Ainsi, on nous présente un Obama pacifiste résolu à éliminer les armes nucléaires. Un événement prétendument historique. C’est oublier un appel identique de Ronald Reagan dès 1986. C’est cacher les propos peu pacifistes d’Obama lui-même. Dans son discours de Prague il a expliqué que l’arme nucléaire, légitime à l’heure de la guerre froide, était dorénavant accessible à trop de nations et pouvait tomber entre des mains terroristes. C’est pourquoi l’effort d’élimination des armes nucléaires, s’il passe par une réduction conjointe mais partielle des arsenaux russes et américains, implique surtout une mobilisation générale de la communauté internationale contre la Corée du Nord et l’Iran, ou encore une relance de la « guerre contre le terrorisme » inventée sous Bush. « Nous ne nous berçons pas d’illusions. Certains ne respecteront pas les règles, et c’est la raison pour laquelle il nous faut mettre en place une structure [NDLR : donc pas l’ONU !] qui garantisse que si une nation est en infraction, elle en assume les conséquences. (...) Les règles doivent avoir un caractère contraignant. Les violations doivent être punies. Les mots doivent avoir un sens. Le monde doit se rassembler pour empêcher la prolifération de ces armes. » D’ailleurs Obama explique que ce désarmement ne sera sans doute pas atteint « de son vivant ». En revanche, l’épouvantail des terroristes nucléaires est disponible tout de suite pour justifier l’envoi de troupes en Afghanistan. Obama brandit aussi la menace iranienne et nord-coréenne pour légitimer les bases américaines de missiles en République tchèque et en Pologne, bobard grotesque et provocant là encore inventé sous Bush vis-à-vis de la Russie, seule puissance visée par ce dispositif.

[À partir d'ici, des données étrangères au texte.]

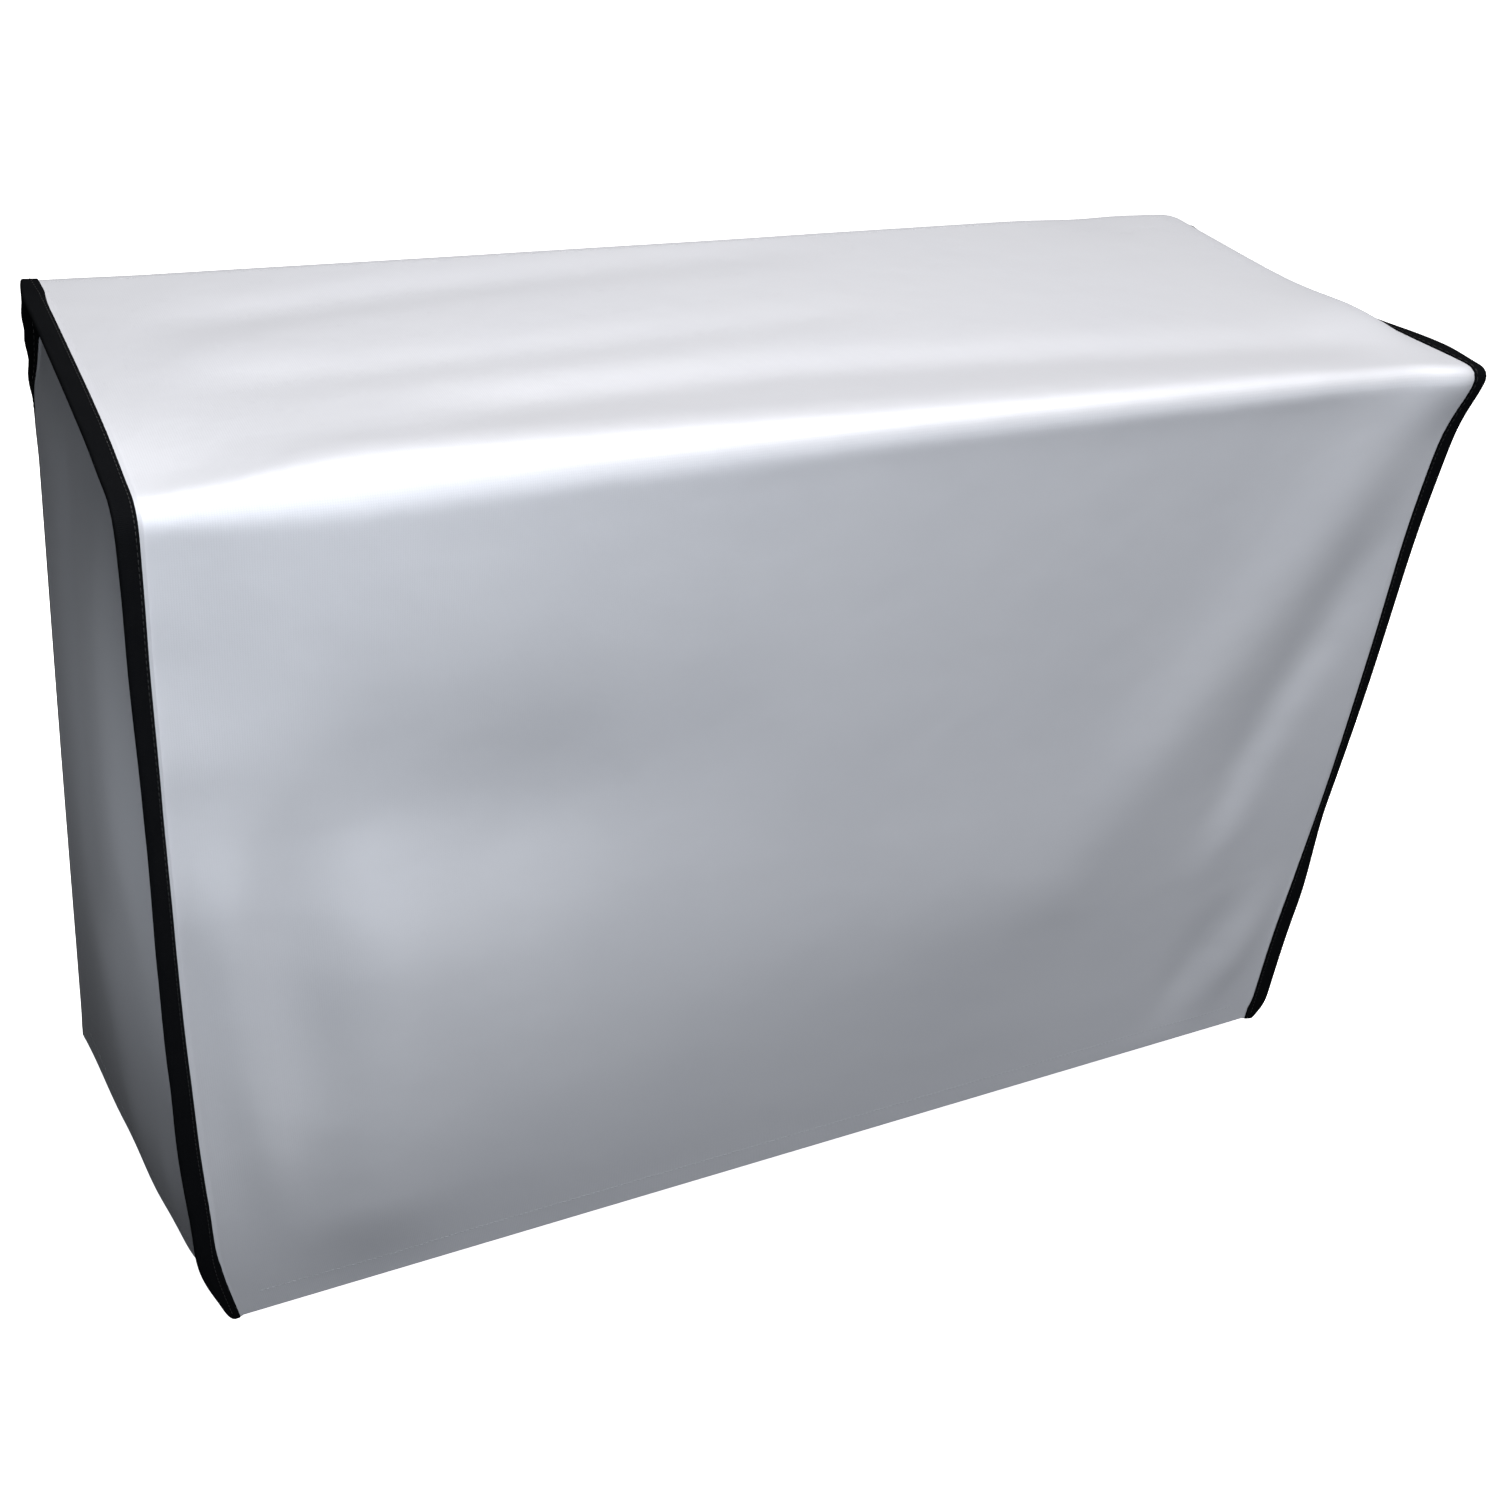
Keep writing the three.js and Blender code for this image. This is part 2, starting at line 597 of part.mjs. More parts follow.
// The tape: a folded section carried along the seam, open towards the cloth that it binds.
function tapeGeometry(side) {
  const inside = OUTER + GAP;
  const outside = inside + TAPE;
  const corner = TAPE; // the folded edge is chamfered by this much
  const profile = ({ reach }) => [
    [TAPE_ROOT, outside],
    [reach - corner, outside],
    [reach, outside - corner],
    [reach, corner - outside],
    [reach - corner, -outside],
    [TAPE_ROOT, -outside],
    [TAPE_ROOT, -inside],
    [reach - TAPE, -inside],
    [reach - TAPE, inside],
    [TAPE_ROOT, inside],
  ];
  const frames = seam(side);
  const count = profile(frames[0]).length;
  const points = frames.flatMap((frame) => profile(frame).map(([out, face]) => flangePoint(frame, out, face)));
  const quads = [];
  for (let i = 0; i < LAST; i++)
    for (let j = 0; j < count; j++) {
      const k = (j + 1) % count;
      const climb = profile(frames[i])[k][0] - profile(frames[i])[j][0];
      const [low, high] = climb < 0 ? [k, j] : [j, k];
      const wall = [i * count + low, i * count + high, (i + 1) * count + high, (i + 1) * count + low];
      const quad = climb === 0 ? shortest(points, wall) : wall;
      quads.push(climb >= 0 === side > 0 ? quad : turned(quad));
    }
  const cap = THREE.ShapeUtils.triangulateShape(
    profile(frames[0]).map(([out, face]) => new THREE.Vector2(out, face)),
    [],
  );
  const capAt = (i, turned) =>
    cap.flatMap(([a, b, c]) => (turned ? [c, b, a] : [a, b, c]).map((n) => n + i * count));
  return solid(points, quads, [...capAt(0, side < 0), ...capAt(LAST, side > 0)]);
}

const cover = new THREE.Group();
function add(name, geometry, material) {
  const mesh = new THREE.Mesh(geometry, material);
  mesh.name = name;
  cover.add(mesh);
}

add("front_top_back_strip", stripGeometry(), silver);
for (const [name, side] of [["left", -1], ["right", 1]]) {
  add(`${name}_side_panel`, sideGeometry(side), silver);
  add(`${name}_binding_tape`, tapeGeometry(side), black);
}

export default cover;
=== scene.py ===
"""A fitted silver cover for an air conditioner's outdoor unit, on a pale stage.

Each cloth is laid out flat as it is cut, in millimetres, and then every point of it is moved to
where it hangs. The cut stays with the cloth as a UV map in metres, which the weave follows.
"""

import math

import bmesh
import bpy
import numpy as np
from bpy.props import FloatProperty, FloatVectorProperty, PointerProperty
from bpy.types import Operator, Panel, PropertyGroup
from mathutils import Matrix, Vector


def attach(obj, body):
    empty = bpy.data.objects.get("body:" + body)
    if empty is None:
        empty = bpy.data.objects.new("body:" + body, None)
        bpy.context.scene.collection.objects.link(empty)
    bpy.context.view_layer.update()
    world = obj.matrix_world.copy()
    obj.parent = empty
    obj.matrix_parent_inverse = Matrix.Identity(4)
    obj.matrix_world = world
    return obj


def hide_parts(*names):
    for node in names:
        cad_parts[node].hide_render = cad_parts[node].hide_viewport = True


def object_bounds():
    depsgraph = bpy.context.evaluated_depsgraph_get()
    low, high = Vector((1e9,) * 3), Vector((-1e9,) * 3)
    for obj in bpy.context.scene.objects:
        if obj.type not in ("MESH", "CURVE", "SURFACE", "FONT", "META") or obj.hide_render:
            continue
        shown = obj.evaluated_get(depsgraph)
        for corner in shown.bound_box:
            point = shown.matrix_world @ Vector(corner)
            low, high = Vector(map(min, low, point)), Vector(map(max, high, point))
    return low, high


bl_info = {
    "name": "Air Conditioner Cover",
    "version": (1, 0, 0),
    "blender": (4, 5, 0),
    "location": "3D View > Sidebar > Cover",
    "description": "Sews a fitted silver cover with black bound seams and sets it on a pale stage",
    "category": "Add Mesh",
}

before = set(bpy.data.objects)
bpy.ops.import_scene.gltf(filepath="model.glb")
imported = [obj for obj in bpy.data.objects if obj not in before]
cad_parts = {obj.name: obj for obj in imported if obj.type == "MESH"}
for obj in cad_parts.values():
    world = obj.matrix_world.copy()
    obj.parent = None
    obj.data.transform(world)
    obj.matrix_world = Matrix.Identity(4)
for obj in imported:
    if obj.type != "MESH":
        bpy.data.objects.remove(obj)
CAD_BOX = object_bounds()
MM = 0.001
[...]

On nous vante également un Obama prêt à renoncer au rôle particulier des Etats-Unis au nom du multilatéralisme. Là encore, il a dit explicitement l’inverse. « Tout comme nous nous sommes dressés au XXe siècle pour défendre la liberté, nous devons nous dresser ensemble au XXIe siècle pour vivre libres de toute peur. Et en tant que puissance nucléaire - en tant qu’unique puissance nucléaire ayant eu recours à l’arme nucléaire -, les Etats-Unis ont la responsabilité morale d’agir. Nous ne pouvons réussir seuls dans cette entreprise, mais nous pouvons la conduire. » Placer ses alliés sous conduite états-unienne au nom d’Hiroshima, il fallait l’inventer !

On nous dit enfin qu’avec Obama les Etats-Unis reconnaissent pleinement l’Union Européenne. Il a pourtant tenu à faire précéder le sommet européen de celui de l’OTAN, manière de rappeler que l’UE n’est légitime pour les Etats-Unis que dans un cadre compatible avec l’OTAN. Et son voyage a été l’occasion de défendre publiquement l’adhésion de la Turquie à l’Union Européenne, ce qui témoigne d’une ingérence brutale dans ses affaires intérieures.

Alors pourquoi cette obamania médiatique ? Elle témoigne surtout de l’alignement des classes dominantes européennes sur l’Empire. Comme toujours celui-ci s’appuie aussi sur l’adhésion au modèle de société états-unien. Le rêve américain a changé mais pour les puissants il vit encore. C’est le rêve d’un monde sans gauche ni mouvement ouvrier, où l’on fait croire que le vrai moteur de l’histoire est la contradiction opposant la civilisation capitaliste aux barbares. Telle a bien été la mise en scène politico-policière méthodiquement construite à Strasbourg : sérieux et sourire du côté des chefs d’Etat réunis pour envoyer 5000 hommes de plus dans le bourbier afghan, violence et casse du côté des pacifistes. Peut-être sentent-ils ce rêve à leur portée. Le monde dans lequel les gens qui mettent un drapeau « paix » à leur fenêtre sont traités comme les alliés des barbares -et donc au mépris du droit- existe déjà. Celui dans lequel Pierre Lelouche déclare à la télévision à Jean-Luc Mélenchon qui conteste l’alignement sur l’OTAN et la CIA que si l’on était au 19e siècle, il « le flinguerait » et que ce « serait mérité » existe aussi. Cela a aussi été cela une semaine à l’heure américaine. Pendant qu’ils encensaient Obama, ils importaient Mc Carthy.